The fact of residency or inhabitancy, within territorial limits, no longer constitutes membership of such parish. Territorial parishes, like poll-parishes, make their own by-laws, declaring the conditions of membership; and the admission to them is entirely voluntary, on the part of the parish, as well as the individual residing within their limits.. They are, under the present state of the laws, to all intents and purposes, as regards new members, as much close or exclusive corporations, as poll-parishes. I am aware, that some of the reported cases, on the subject of the personal liability of members of territorial parishes, are decisions made since the period of these changes. They were, however, recently after; and possibly the effect of those changes was not fully considered.

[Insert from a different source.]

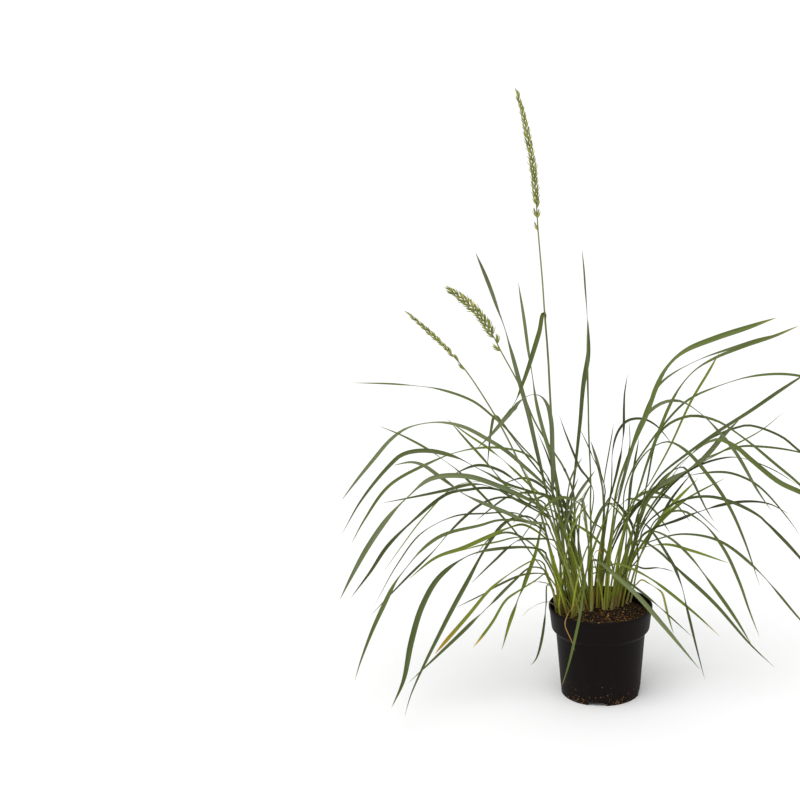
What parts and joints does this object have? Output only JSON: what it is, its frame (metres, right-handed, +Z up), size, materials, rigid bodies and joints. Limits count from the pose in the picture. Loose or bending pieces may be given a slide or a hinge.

The present case only requires us to consider the case of members of a parish associated under an ordinary act of incorporation, and having no territorial limits. In our opinion, the members of such parish are not personally liable upon a judgment against the parish. This being the case, the defendant was not authorized to make the seizure of the articles, which are the subject of the present action. The result is, therefore that the plaintiff is entitled to judgment.